(Records excerpted from a collection)
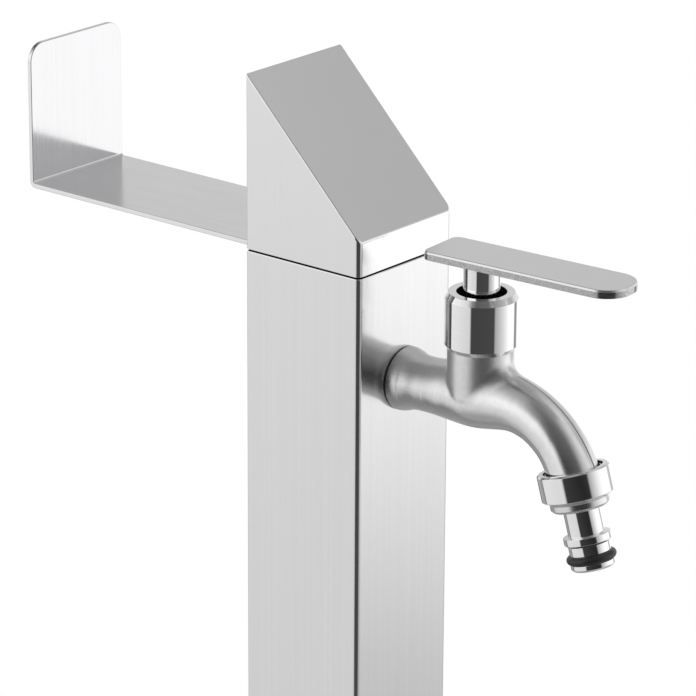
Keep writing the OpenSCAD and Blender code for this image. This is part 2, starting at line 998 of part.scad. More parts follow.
base_plate();
base_weld();
column_tube();
cap_gasket();
cap_shell();
cap_top_plate();
cap_insert();
cap_screws();
hose_rest();
rest_weld();
inlet_seal();
tap_body();
inlet_locknut();
inlet_elbow();
riser_pipe();
pipe_guide();
supply_coupling();
bonnet_sleeve();
cartridge_body();
fixed_disc();
seat_seal();
outlet_seal();
hose_connector();
nipple_seal();
lever();
lever_hub();
spindle();
spindle_seals();
turning_disc();
grub_screw();
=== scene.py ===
"""Looks of the garden standpipe: pieces, materials, studio and camera. Lengths are millimetres times MM."""

import json
import math

import bmesh
import bpy
import numpy as np
from mathutils import Matrix, Vector


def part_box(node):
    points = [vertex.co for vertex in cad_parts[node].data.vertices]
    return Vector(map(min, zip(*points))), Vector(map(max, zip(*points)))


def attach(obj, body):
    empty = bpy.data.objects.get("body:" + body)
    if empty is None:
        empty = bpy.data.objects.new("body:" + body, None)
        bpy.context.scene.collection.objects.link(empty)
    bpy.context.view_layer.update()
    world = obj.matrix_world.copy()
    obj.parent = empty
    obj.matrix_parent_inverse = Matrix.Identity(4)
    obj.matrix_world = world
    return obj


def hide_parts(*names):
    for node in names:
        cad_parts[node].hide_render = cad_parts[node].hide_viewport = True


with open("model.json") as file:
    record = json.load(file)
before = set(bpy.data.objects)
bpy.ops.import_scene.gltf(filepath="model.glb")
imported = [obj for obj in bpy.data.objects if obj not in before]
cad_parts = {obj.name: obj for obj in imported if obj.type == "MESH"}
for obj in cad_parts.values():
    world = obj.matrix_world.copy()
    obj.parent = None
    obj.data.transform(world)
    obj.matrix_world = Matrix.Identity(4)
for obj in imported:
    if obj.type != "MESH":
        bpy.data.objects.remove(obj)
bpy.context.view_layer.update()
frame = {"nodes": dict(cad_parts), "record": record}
NODES = frame["nodes"]
MM = 0.001

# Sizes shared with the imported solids, in millimetres
COLUMN_H = 924.4
HALF_W = 30.0
TAP_Z = COLUMN_H - 49.8
VALVE_Y = -HALF_W - 39.4
NECK_Z = TAP_Z + 22.3
BONNET_TOP = NECK_Z + 24.0
LEVER_Z = BONNET_TOP + 12.5
LEVER_YAW = math.radians(4)
BEND_START = 14.1
SPOUT_Y = VALVE_Y - BEND_START
SPOUT_Z = TAP_Z + 2.2
BEND_R = 36.5
BEND_ANGLE = math.radians(73.4)
CAP_Z = COLUMN_H + 0.6
CAP_FRONT_H = 15.0
CAP_WALL = 1.5
REST_LEN = 124.5
REST_FOLD_R = 3.0


# ---------------------------------------------------------------- studio

# The camera's direction, its place as steps to the right, up and back from a point on the column's axis, and its lens
SIGHT_AZ = math.radians(-50.39379)
SIGHT_EL = math.radians(19.44473)
SIGHT_ROLL = math.radians(0.295)
SIGHT_STEPS = (-0.450, -41.630, 1739.522)
SIGHT_Z = 924.75
FOCAL_PX = 4222.449
PICTURE_PX = 696
SENSOR_MM = 36


def aim_camera():
    """The camera of the picture."""
    level = Vector((math.cos(SIGHT_AZ), math.sin(SIGHT_AZ), 0))
    flat = Vector((math.sin(SIGHT_AZ), -math.cos(SIGHT_AZ), 0))
    back = flat * math.cos(SIGHT_EL) + Vector((0, 0, math.sin(SIGHT_EL)))
    upright = back.cross(level)
    right = level * math.cos(SIGHT_ROLL) + upright * math.sin(SIGHT_ROLL)
    up = upright * math.cos(SIGHT_ROLL) - level * math.sin(SIGHT_ROLL)
    place = right * SIGHT_STEPS[0] + up * SIGHT_STEPS[1] + back * SIGHT_STEPS[2] + Vector((0, 0, SIGHT_Z))
    data = bpy.data.cameras.new("camera")
    data.sensor_width = SENSOR_MM
    data.lens = SENSOR_MM * FOCAL_PX / PICTURE_PX
    data.clip_start = 0.05
    data.clip_end = 60
    cam = bpy.data.objects.new("camera", data)
    bpy.context.collection.objects.link(cam)
    turn = Matrix((right, up, back)).transposed().to_4x4()
    cam.matrix_world = Matrix.Translation(place * MM) @ turn
    bpy.context.scene.camera = cam


def link(tree, a, b):
    """Joins an output socket to an input socket."""
    tree.links.new(a, b)


def node(tree, kind, **inputs):
    """A new node with fixed values on the named inputs; _ stands for a space."""
    n = tree.nodes.new(kind)
    for key, value in inputs.items():
        n.inputs[key.replace("_", " ")].default_value = value
    return n


def new_piece_of_stage(name, bm, mat):
    """Puts a mesh of the studio into the scene, with its one material."""
    mesh = bpy.data.meshes.new(name)
    bm.to_mesh(mesh)
    bm.free()
    mesh.materials.append(mat)
    obj = bpy.data.objects.new(name, mesh)
    bpy.context.collection.objects.link(obj)
    return obj


def math_node(tree, op, *values, clamp=False):
    """A math node; each value is a number or a socket."""
    n = tree.nodes.new("ShaderNodeMath")
    n.operation = op
    n.use_clamp = clamp
    for i, v in enumerate(values):
        if isinstance(v, (int, float)):
            n.inputs[i].default_value = v
        else:
            link(tree, v, n.inputs[i])
    return n.outputs[0]


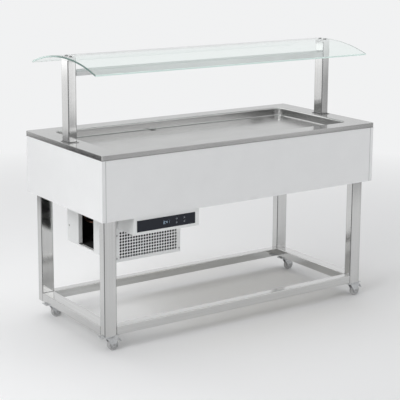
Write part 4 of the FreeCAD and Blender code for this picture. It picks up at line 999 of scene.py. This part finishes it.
class BAR_OT_unit(bpy.types.Operator):
    """Hung housing with its vent and screws, grille, condenser, compressor, fan and lines"""
    bl_idname = "bar.unit"
    bl_label = "Condensing Unit"

    def execute(self, context):
        self.housing()
        self.screws()
        self.condenser(context.scene.bar_sizes.fin_pitch)
        self.compressor()
        self.fan()
        # The refrigerant lines get the near-black copper: painted shade inside the housing.
        kept("refrigerant_lines", "line_set", "aged copper", "copper")
        sleeve = upright("suction_sleeve", (-0.545, 0.1735), 0.49, 0.768, 0.0095, 24)
        soften(sleeve, 0.0015, 2, 50)
        dressed(sleeve, "sleeve foam", "black_plastic", "root")
        kept("cable_gland", "lead_gland", "black plastic", "black_plastic", 0.0008)
        return {"FINISHED"}

    def housing(self):
        """Tray, back and two sides of folded sheet; a vent in the left side."""
        low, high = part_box("unit_housing")
        gauge, ledge = 0.0015, 0.025
        floor = low.z + gauge
        left = block("side", (low.x, low.y, floor), (low.x + gauge, high.y, high.z))
        carved(left, [block("vent", (low.x - 0.01, VENT_Y[0], VENT_Z[0]),
                            (low.x + 0.01, VENT_Y[1], VENT_Z[1]))])
        sheets = [left, block("tray", low, (high.x, high.y, floor)),
                  block("rear", (low.x + gauge, high.y - gauge, floor), (high.x - gauge, high.y, high.z)),
                  block("side", (high.x - gauge, low.y, floor), (high.x, high.y, high.z)),
                  block("flange", (low.x + gauge, VENT_Y[1], VENT_Z[0]),
                        (low.x + 0.02, VENT_Y[1] + gauge, VENT_Z[1])),
                  block("ledge", (low.x + gauge, low.y, high.z - gauge),
                        (low.x + ledge, high.y - gauge, high.z)),
                  block("ledge", (high.x - ledge, low.y, high.z - gauge),
                        (high.x - gauge, high.y - gauge, high.z))]
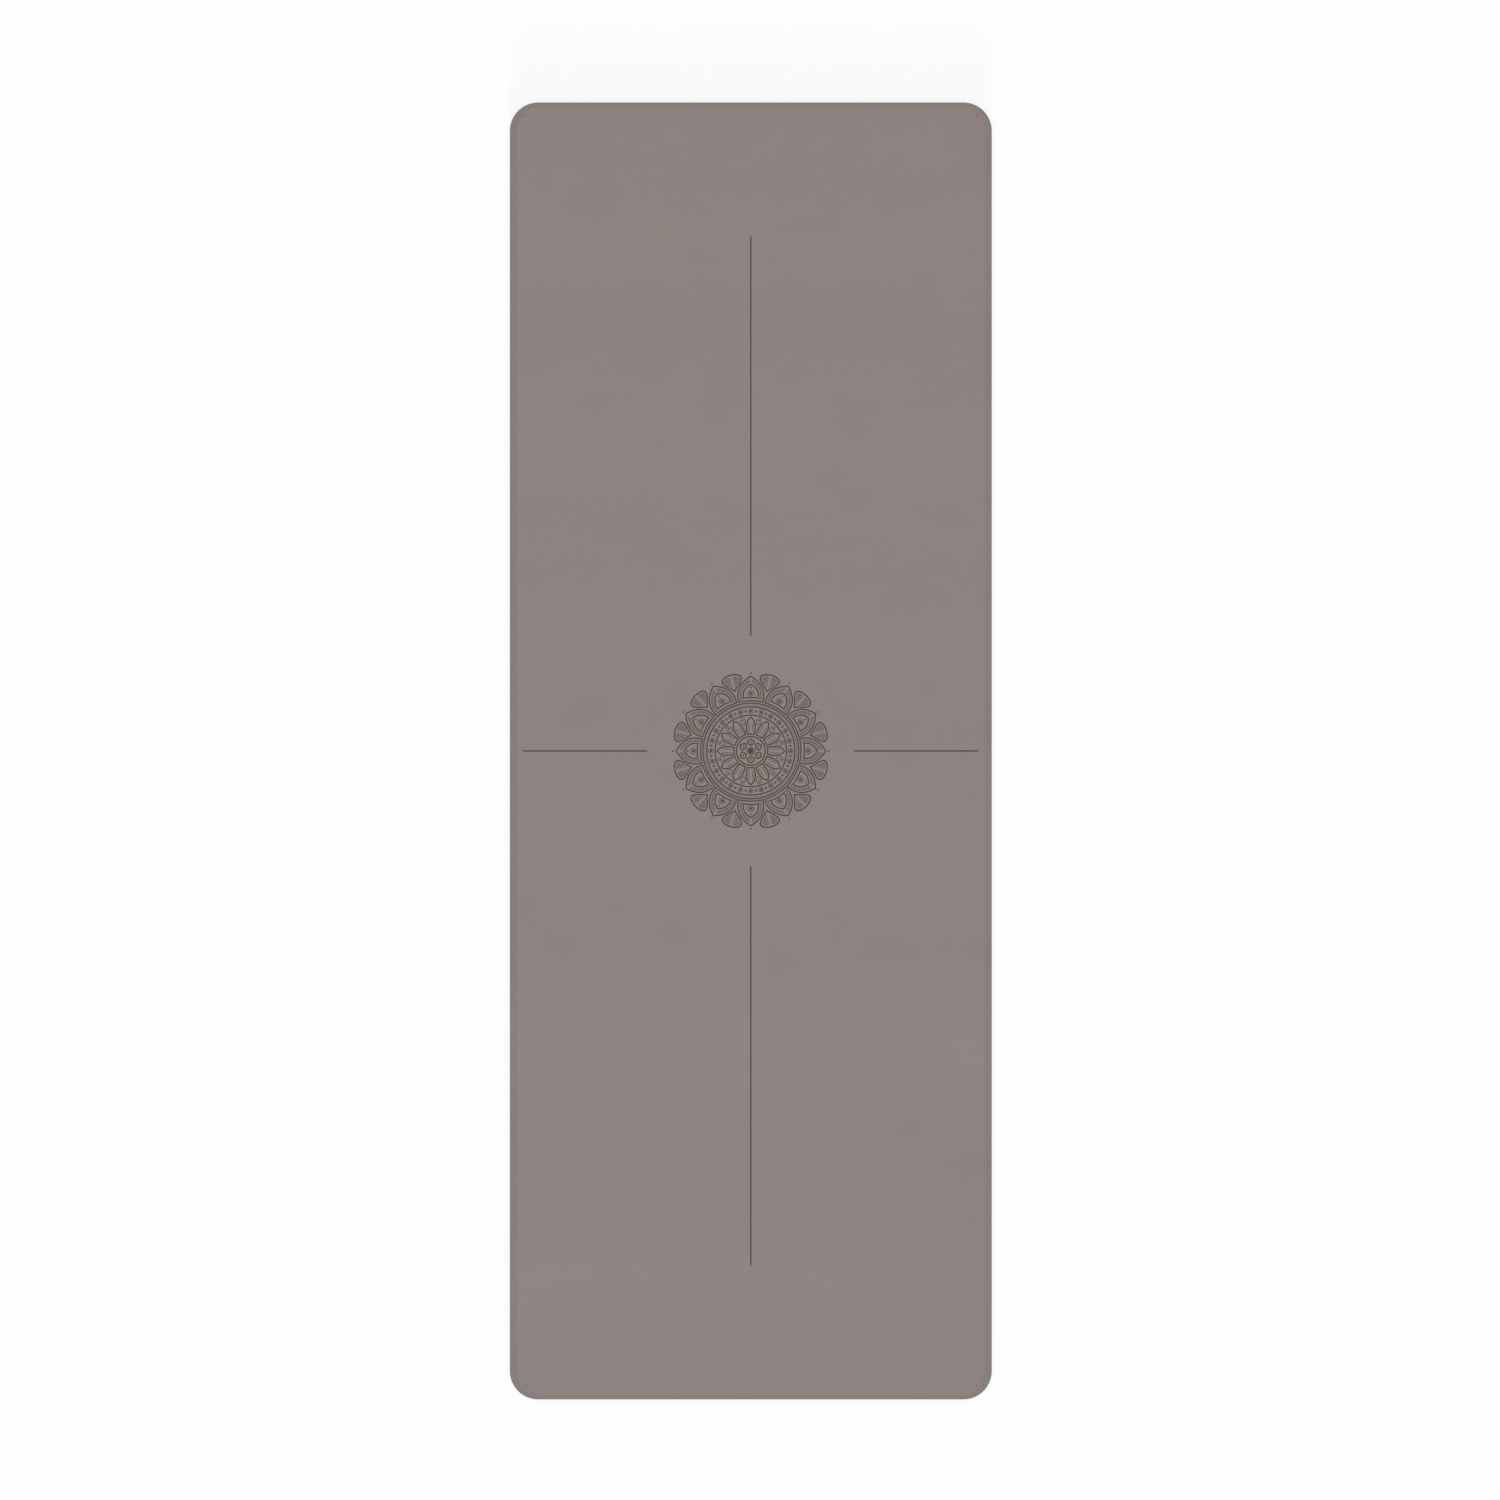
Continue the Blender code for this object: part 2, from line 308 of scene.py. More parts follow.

■ WORK TO BE COMPLETED:
Reproduce word for word the material above, beginning with the line that contains "hose_rest();" and ending with the line that contains "points = [vertex.co".

■ EXERCISE SOLUTION:
hose_rest();
rest_weld();
inlet_seal();
tap_body();
inlet_locknut();
inlet_elbow();
riser_pipe();
pipe_guide();
supply_coupling();
bonnet_sleeve();
cartridge_body();
fixed_disc();
seat_seal();
outlet_seal();
hose_connector();
nipple_seal();
lever();
lever_hub();
spindle();
spindle_seals();
turning_disc();
grub_screw();
=== scene.py ===
"""Looks of the garden standpipe: pieces, materials, studio and camera. Lengths are millimetres times MM."""

import json
import math

import bmesh
import bpy
import numpy as np
from mathutils import Matrix, Vector


def part_box(node):
    points = [vertex.co for vertex in cad_parts[node].data.vertices]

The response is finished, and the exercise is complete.